Set in the Luxembourg Gardens of Paris, this scene does not describe the imposing terraces and stairs, but a quiet cul-de-sac where groups of people are quietly talking.
Whistler had considered offering this work for inclusion in "The Art Journal" but there was concern that the softeness of the stump, particularly visible in the trees behind the statue, would not allow for a large edition necessary for the publication.
The balustrade of a public park walkway seen at a slight distance acts as a foil for several figures grouped in front of the balustrade. To the left, two women stand talking while a child, with her back facing the viewer looks between the balusters towards the dome of a building in the distance beyond some trees. Too the right of the composition, a seated man and a woman shown in profile are grouped. Two ornamental urns decorate the balustrade.

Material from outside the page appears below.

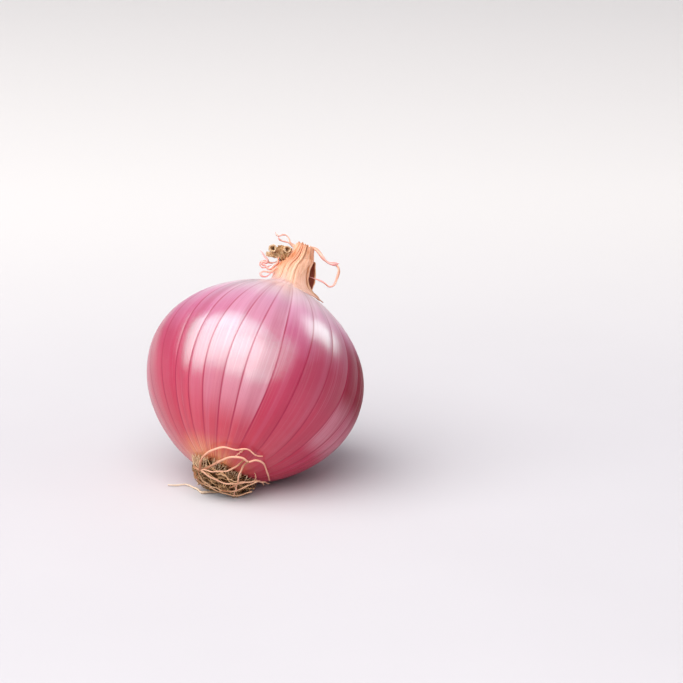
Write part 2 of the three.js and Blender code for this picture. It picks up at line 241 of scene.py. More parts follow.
def new_object(name, points, faces, material, values=None, normals=None):
    """A smooth mesh object from row-frame points and quads, with named values on its points."""
    mesh = bpy.data.meshes.new(name)
    mesh.from_pydata(np.asarray(points).reshape(-1, 3).tolist(), [], np.asarray(faces).tolist())
    mesh.update()
    mesh.polygons.foreach_set("use_smooth", np.ones(len(mesh.polygons), bool))
    for label, data in (values or {}).items():
        data = np.asarray(data, np.float32)
        if data.ndim == 1:
            mesh.attributes.new(label, "FLOAT", "POINT").data.foreach_set("value", data)
        else:
            mesh.attributes.new(label, "FLOAT_VECTOR", "POINT").data.foreach_set("vector", data.ravel())
    if normals is not None:
        mesh.normals_split_custom_set_from_vertices(np.asarray(normals).tolist())
    mesh.materials.append(material)
    piece = bpy.data.objects.new(name, mesh)
    bpy.context.scene.collection.objects.link(piece)
    return piece


def point_normals(points, faces):
    """Area-weighted normals of a quad mesh."""
    points = points.reshape(-1, 3)
    a, b, c, d = (points[faces[:, k]] for k in range(4))
    flat = np.cross(c - a, d - b)
    normals = np.zeros_like(points)
    for k in range(4):
        np.add.at(normals, faces[:, k], flat)
    return normals / np.maximum(np.linalg.norm(normals, axis=1, keepdims=True), 1e-12)


def smooth_curve(points, count):
    """Evenly spaced points on a natural cubic spline through the given points."""
    points = np.asarray(points, float)
    knots = run_along(points)
    spans = np.linalg.norm(np.diff(points, axis=0), axis=1)
    n = len(points)
    system = np.eye(n)
    right = np.zeros_like(points)
    for i in range(1, n - 1):
        before, after = spans[i - 1], spans[i]
        system[i, i - 1:i + 2] = before, 2 * (before + after), after
        right[i] = 6 * ((points[i + 1] - points[i]) / after - (points[i] - points[i - 1]) / before)
    bend = np.linalg.solve(system, right)
    t = np.linspace(0, knots[-1], count)
    k = np.clip(np.searchsorted(knots, t, side="right") - 1, 0, n - 2)
    span = spans[k][:, None]
    left = (knots[k + 1] - t)[:, None]
    gone = (t - knots[k])[:, None]
    bent = bend[k] * left ** 3 / (6 * span) + bend[k + 1] * gone ** 3 / (6 * span)
    from_start = (points[k] / span - bend[k] * span / 6) * left
    to_end = (points[k + 1] / span - bend[k + 1] * span / 6) * gone
    return bent + from_start + to_end


def strand_rings(path, widths, sides, flat=1.0, twist=0.0):
    """Rings of points round a path, in mm. flat is thickness over width, and twist is how far the
    section turns along the path, in radians."""
    along = unit(np.gradient(path, axis=0))
    any_side = [0.31, 0.22, 0.92]
    side = np.cross(along[0], any_side)
    turns = 2 * np.pi * np.arange(sides) / sides
    rings = []
    for i, centre in enumerate(path):
        side = unit(side - along[i] * (side @ along[i]))
        up = np.cross(along[i], side)
        spin = twist * i / len(path)
        first = side * math.cos(spin) + up * math.sin(spin)
        second = up * math.cos(spin) - side * math.sin(spin)
        section = np.outer(np.cos(turns), first) + flat * np.outer(np.sin(turns), second)
        rings.append(centre + widths[i] / 2 * section)
    return np.array(rings)


def strands_piece(name, material, strands):
    """One mesh of strands, each given by its path, widths, sides and tone, and perhaps by its flatness
    and twist. It has a tone for each strand and the share of the way along it."""
    points, faces, tones, shares = [], [], [], []
    count = 0
    for path, widths, sides, tone, *section in strands:
        rings = strand_rings(path, widths, sides, *section)
        steps = len(rings)
        points.append(rings.reshape(-1, 3))
        faces.append(grid_faces(steps, sides, True) + count)
        for ring in (np.arange(sides)[::-1], (steps - 1) * sides + np.arange(sides)):
            for k in range(1, sides // 2 * 2 - 2, 2):
                faces.append(ring[[0, k, k + 1, k + 2]][None] + count)
        tones.append(np.full(steps * sides, tone))
        shares.append(np.repeat(np.linspace(0, 1, steps), sides))
        count += steps * sides
    values = {"tone": np.concatenate(tones), "along": np.concatenate(shares)}
    placed = to_row(np.concatenate(points), TABLE_GAP)
    return new_object(name, placed, np.concatenate(faces), material, values)


# Material making

def give(node, **values):
    """Sets a node's inputs by name, with _ for a space."""
    for name, value in values.items():
        node.inputs[name.replace("_", " ")].default_value = value


class Shader:
    """A Principled material whose nodes are made by short calls."""

    def __init__(self, name, **fixed):
        self.material = bpy.data.materials.new(name)
        self.material.use_nodes = True
        self.tree = self.material.node_tree
        self.surface = self.tree.nodes["Principled BSDF"]
        give(self.surface, **fixed)

    def plug(self, node, values):
        """Links or sets a node's inputs, by name or number."""
        for name, value in values.items():
            if isinstance(value, bpy.types.NodeSocket):
                self.tree.links.new(value, node.inputs[name])
            else:
                node.inputs[name].default_value = value

    def make(self, kind, values, output, **settings):
        """An output of a new node."""
        made = self.tree.nodes.new(kind)
        for name, value in settings.items():
            setattr(made, name, value)
        self.plug(made, values)
        return made.outputs[output]

    def value(self, attribute, output="Fac"):
        return self.make("ShaderNodeAttribute", {}, output, attribute_name=attribute)

    def position(self):
        return self.make("ShaderNodeTexCoord", {}, "Object")

    def math(self, operation, *inputs, clamp=False):
        return self.make("ShaderNodeMath", dict(enumerate(inputs)), 0, operation=operation, use_clamp=clamp)

    def times(self, first, second):
        return self.math("MULTIPLY", first, second)

    def stretch(self, vector, *scale):
        return self.make("ShaderNodeVectorMath", {0: vector, 1: scale}, 0, operation="MULTIPLY")

    def noise(self, vector, scale=1.0, detail=3.0, rough=0.55, distort=0.0):
        values = {"Vector": vector, "Scale": scale, "Detail": detail, "Roughness": rough,
                  "Distortion": distort}
        return self.make("ShaderNodeTexNoise", values, "Fac")

    def step(self, value, low, high, to_low=0.0, to_high=1.0):
        values = {"Value": value, "From Min": low, "From Max": high, "To Min": to_low, "To Max": to_high}
        return self.make("ShaderNodeMapRange", values, "Result", interpolation_type="SMOOTHSTEP")

    def zone(self, value, start, full, fading, end, top=1.0):
        """A share that rises from start to full, and falls from fading to end."""
        return self.times(self.step(value, start, full), self.step(value, end, fading, 0.0, top))

    def ramp(self, value, stops):
        colour = self.make("ShaderNodeValToRGB", {0: value}, "Color")
        elements = colour.node.color_ramp.elements
        for k in (0, -1):
            elements[k].position = stops[k][0]
            elements[k].color = (*srgb(stops[k][1]), 1)
        for place, tint in stops[1:-1]:
            elements.new(place).color = (*srgb(tint), 1)
        return colour

    def mix(self, share, *colours):
        first, second = ((*srgb(c), 1) if isinstance(c, str) else c for c in colours)
        return self.make("ShaderNodeMix", {"Factor": share, 6: first, 7: second}, 2, data_type="RGBA")

    def coats(self, colour, *coats):
        """A colour under coats, each given as how much it covers and its own colour."""
        for share, over in coats:
            colour = self.mix(share, colour, over)
        return colour

    def bump(self, height, distance, strength=1.0):
        values = {"Height": height, "Distance": distance, "Strength": strength}
        return self.make("ShaderNodeBump", values, "Normal")

    def finish(self, colour, roughness, normal):
        self.plug(self.surface, {"Base Color": colour, "Roughness": roughness, "Normal": normal})
        return self.material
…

During the Whistlers' short sojourn in Paris, Whistler frequently depicted scenes in the Luxembourg Gardens in both lithographs and, more rarely, in etchings. He used the architecture of the French formal garden to organize his compositions. Here he employed the balustrade, the dome of the Pantheon, and the urn that aligns with the dome to create a grid to anchor his figures. These prints invariably have an intimate character despite their public setting.
A woman draped in diaphanous drapery sits on a couch facing the viewer. The arm of the couch is visible at the left of the image and the woman glances down towards her knees. To the right is a flower-like form that is the artist's "butterfly" signature.
Draped figures were important to Whistler's work, reflecting his interest in Asian drapery as well as Greek 'tanagra' terracotta figurines that had become popular in Victorian England.
Whistler was asked by André Marty to submit a lithograph to Marty's publication, "L'Estampe Oiginale"; this image was the one that Whistler selected to be included in that French publication. As Whistler wrote to his printer Thomas Way, "The little sitting figure in drapery I am immensely pleased with...The work is beginning to have the mystery in execution of a painting."